Copy each line of the data below with the word "this".
***** Information shown *****
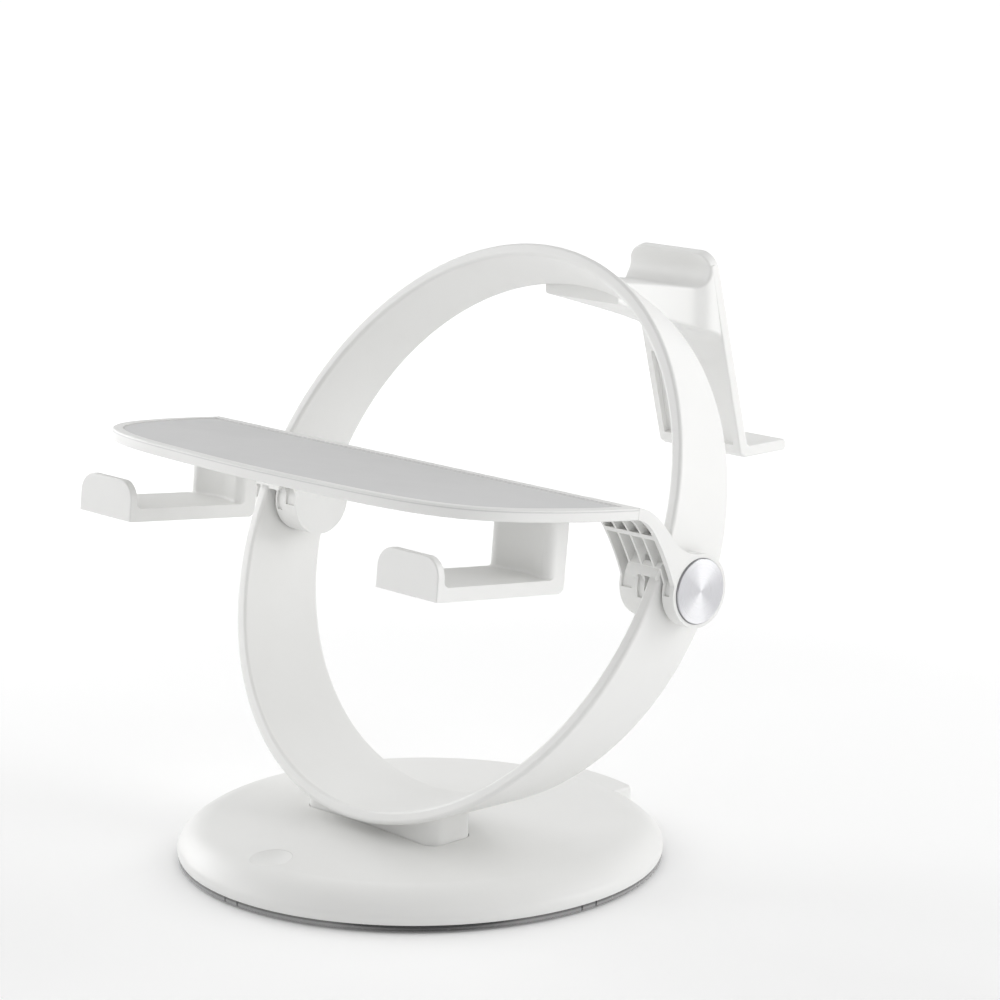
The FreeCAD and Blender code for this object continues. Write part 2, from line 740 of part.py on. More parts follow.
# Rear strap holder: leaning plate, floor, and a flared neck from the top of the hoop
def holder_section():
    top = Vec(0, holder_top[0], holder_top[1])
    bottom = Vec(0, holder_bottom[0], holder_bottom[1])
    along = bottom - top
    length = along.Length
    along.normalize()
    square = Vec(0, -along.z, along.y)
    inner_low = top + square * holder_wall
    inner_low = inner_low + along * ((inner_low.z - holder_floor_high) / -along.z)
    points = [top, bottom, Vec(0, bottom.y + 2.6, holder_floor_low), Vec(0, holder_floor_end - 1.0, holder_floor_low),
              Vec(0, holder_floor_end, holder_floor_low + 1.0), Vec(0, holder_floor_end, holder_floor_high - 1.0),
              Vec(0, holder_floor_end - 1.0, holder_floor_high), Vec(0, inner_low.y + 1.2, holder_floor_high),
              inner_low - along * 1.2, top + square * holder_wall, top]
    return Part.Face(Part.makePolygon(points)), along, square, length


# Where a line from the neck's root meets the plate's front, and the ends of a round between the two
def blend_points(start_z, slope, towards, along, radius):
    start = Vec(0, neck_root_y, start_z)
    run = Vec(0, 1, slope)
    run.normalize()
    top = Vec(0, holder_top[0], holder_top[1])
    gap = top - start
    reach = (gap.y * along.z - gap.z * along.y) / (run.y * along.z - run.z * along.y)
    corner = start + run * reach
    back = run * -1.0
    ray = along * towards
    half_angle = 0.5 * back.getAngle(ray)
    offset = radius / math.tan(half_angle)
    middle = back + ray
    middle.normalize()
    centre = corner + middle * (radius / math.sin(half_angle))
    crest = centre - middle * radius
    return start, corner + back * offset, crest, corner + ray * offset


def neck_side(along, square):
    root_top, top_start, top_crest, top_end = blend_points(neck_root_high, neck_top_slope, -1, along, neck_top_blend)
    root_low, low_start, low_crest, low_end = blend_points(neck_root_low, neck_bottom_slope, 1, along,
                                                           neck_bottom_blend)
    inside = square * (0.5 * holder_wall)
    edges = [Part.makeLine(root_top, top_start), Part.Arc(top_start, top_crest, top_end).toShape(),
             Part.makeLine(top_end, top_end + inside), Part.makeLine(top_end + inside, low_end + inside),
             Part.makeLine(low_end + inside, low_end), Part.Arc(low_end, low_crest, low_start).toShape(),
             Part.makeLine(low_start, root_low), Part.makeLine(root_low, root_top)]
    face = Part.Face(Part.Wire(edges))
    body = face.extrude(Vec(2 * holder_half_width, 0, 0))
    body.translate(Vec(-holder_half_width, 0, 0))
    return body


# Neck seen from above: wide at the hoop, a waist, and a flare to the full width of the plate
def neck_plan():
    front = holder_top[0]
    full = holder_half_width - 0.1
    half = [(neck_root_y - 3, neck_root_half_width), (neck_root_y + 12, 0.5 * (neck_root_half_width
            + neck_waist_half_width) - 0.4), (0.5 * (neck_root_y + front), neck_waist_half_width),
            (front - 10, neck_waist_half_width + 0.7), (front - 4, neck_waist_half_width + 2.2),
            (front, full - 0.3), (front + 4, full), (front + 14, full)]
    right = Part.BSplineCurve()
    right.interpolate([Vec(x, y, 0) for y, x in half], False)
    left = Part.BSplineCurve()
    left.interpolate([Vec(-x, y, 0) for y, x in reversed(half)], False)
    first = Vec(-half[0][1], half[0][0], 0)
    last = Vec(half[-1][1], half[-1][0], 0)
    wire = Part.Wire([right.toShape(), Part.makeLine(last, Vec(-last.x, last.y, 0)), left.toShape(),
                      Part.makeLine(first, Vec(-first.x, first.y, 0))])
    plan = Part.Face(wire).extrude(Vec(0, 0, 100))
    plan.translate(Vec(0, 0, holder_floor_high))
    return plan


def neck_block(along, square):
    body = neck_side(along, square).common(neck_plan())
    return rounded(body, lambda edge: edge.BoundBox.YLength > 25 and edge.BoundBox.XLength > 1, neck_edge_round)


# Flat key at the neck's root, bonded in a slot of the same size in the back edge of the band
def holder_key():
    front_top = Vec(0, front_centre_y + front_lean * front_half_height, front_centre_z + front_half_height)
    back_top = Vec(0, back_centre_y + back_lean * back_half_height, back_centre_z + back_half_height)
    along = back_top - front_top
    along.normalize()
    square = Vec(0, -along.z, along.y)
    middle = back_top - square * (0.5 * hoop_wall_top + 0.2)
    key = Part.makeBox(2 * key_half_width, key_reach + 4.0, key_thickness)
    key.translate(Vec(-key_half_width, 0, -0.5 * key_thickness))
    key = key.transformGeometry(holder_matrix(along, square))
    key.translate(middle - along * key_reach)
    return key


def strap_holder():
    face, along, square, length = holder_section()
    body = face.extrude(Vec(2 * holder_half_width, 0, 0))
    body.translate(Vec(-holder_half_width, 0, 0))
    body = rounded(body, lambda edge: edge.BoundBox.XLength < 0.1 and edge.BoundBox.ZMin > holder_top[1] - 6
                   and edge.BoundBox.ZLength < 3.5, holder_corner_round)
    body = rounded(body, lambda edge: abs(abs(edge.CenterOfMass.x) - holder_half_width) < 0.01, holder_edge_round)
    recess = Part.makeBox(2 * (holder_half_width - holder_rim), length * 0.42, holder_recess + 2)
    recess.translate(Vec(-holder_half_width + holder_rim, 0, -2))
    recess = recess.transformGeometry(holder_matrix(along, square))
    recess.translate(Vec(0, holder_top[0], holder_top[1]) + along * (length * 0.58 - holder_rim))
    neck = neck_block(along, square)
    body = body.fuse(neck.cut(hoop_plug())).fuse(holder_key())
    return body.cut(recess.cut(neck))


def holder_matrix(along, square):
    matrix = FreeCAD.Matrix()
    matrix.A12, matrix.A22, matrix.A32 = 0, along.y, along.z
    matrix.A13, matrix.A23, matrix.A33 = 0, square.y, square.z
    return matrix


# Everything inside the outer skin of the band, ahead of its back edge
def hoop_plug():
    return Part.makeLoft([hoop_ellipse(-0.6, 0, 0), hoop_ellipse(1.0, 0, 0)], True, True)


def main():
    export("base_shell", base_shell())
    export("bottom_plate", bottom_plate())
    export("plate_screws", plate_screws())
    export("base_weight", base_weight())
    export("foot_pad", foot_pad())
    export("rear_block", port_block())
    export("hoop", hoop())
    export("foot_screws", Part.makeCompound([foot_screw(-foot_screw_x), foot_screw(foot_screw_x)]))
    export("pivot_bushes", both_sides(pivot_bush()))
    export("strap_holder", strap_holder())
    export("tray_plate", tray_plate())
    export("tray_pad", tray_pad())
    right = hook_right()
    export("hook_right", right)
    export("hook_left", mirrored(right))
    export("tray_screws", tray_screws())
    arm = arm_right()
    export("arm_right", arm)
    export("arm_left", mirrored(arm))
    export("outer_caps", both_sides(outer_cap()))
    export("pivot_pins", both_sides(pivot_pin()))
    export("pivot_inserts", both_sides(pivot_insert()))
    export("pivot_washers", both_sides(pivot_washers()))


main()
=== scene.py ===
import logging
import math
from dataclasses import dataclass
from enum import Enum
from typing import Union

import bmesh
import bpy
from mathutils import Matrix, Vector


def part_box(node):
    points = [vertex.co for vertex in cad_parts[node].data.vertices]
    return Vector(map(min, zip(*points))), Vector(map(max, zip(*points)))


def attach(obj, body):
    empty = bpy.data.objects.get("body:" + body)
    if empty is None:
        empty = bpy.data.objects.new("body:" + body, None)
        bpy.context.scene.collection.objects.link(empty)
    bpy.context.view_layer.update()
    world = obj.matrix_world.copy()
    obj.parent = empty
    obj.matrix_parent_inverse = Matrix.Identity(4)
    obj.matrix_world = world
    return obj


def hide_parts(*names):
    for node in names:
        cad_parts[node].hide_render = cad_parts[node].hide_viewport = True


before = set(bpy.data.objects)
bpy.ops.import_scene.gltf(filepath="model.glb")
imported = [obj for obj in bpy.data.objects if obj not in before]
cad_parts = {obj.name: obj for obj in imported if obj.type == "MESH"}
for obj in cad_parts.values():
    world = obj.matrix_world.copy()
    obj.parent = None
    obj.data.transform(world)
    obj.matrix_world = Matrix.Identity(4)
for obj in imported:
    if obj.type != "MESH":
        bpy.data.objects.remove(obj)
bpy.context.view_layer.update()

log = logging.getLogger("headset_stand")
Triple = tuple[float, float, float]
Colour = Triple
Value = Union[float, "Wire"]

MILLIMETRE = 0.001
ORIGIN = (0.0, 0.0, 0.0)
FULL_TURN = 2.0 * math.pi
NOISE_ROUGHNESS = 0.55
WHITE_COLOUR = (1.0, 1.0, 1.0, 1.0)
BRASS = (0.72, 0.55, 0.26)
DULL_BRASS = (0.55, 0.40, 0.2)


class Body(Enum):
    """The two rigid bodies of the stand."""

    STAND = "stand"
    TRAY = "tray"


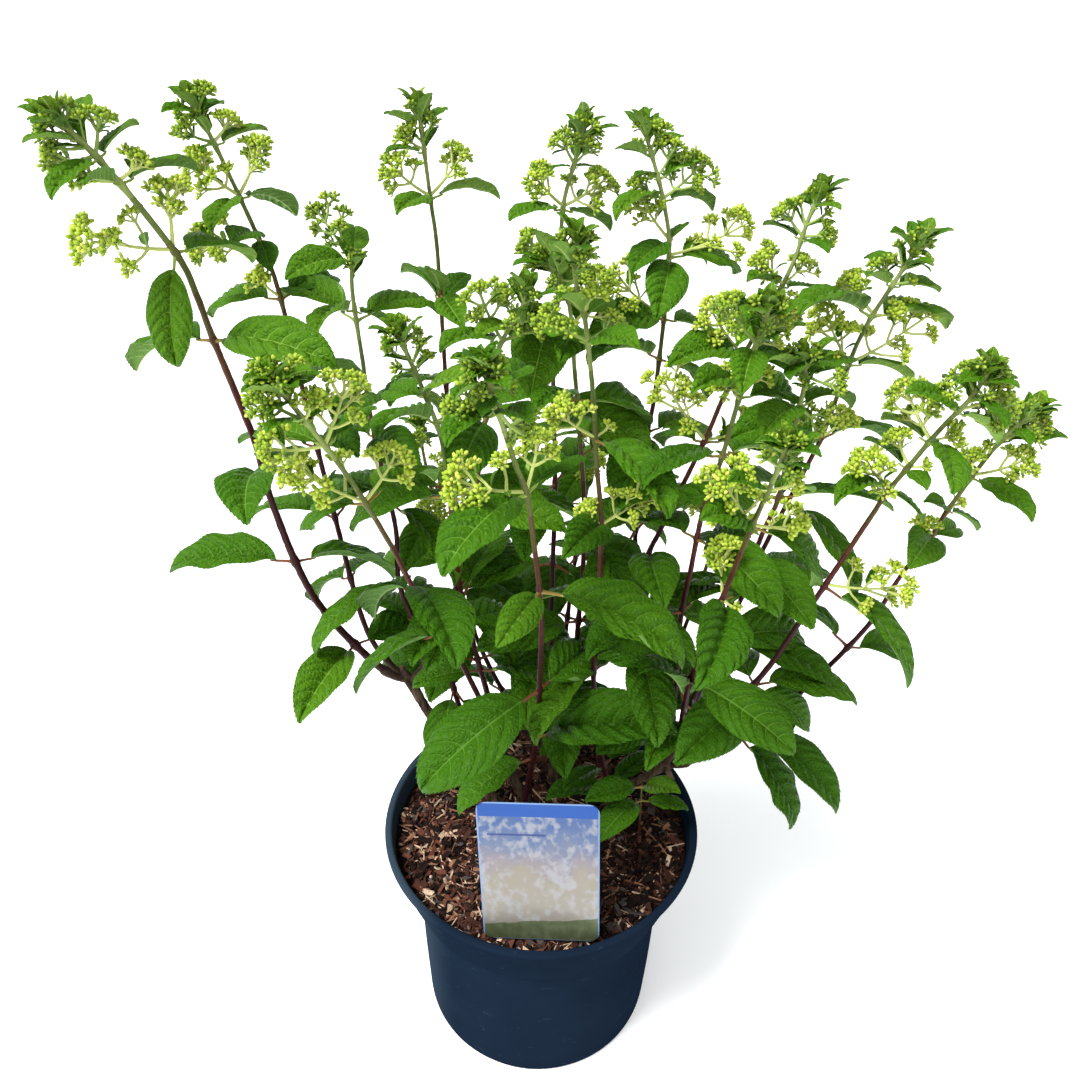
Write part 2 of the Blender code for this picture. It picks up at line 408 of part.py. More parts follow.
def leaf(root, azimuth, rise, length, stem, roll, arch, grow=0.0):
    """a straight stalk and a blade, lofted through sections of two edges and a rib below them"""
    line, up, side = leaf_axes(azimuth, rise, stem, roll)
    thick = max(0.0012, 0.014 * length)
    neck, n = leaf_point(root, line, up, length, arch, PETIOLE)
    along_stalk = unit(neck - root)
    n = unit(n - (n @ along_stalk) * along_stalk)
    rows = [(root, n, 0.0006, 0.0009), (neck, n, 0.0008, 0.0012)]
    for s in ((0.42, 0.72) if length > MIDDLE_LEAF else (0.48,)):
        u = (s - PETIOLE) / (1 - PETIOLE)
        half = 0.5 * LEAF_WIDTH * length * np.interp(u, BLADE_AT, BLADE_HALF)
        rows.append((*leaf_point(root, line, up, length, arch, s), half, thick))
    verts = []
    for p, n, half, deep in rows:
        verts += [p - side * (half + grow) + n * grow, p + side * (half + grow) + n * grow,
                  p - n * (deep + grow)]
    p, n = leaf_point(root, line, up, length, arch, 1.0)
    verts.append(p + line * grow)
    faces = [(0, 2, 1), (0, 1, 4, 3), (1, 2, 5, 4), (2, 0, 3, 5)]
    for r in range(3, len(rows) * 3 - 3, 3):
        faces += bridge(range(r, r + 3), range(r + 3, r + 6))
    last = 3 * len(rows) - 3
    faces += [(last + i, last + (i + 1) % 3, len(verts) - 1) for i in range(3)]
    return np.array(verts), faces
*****
Correct response =
The FreeCAD and Blender code for this object continues. Write part 2, from line 740 of part.py on. More parts follow.
Write part 2 of the Blender code for this picture. It picks up at line 408 of part.py. More parts follow.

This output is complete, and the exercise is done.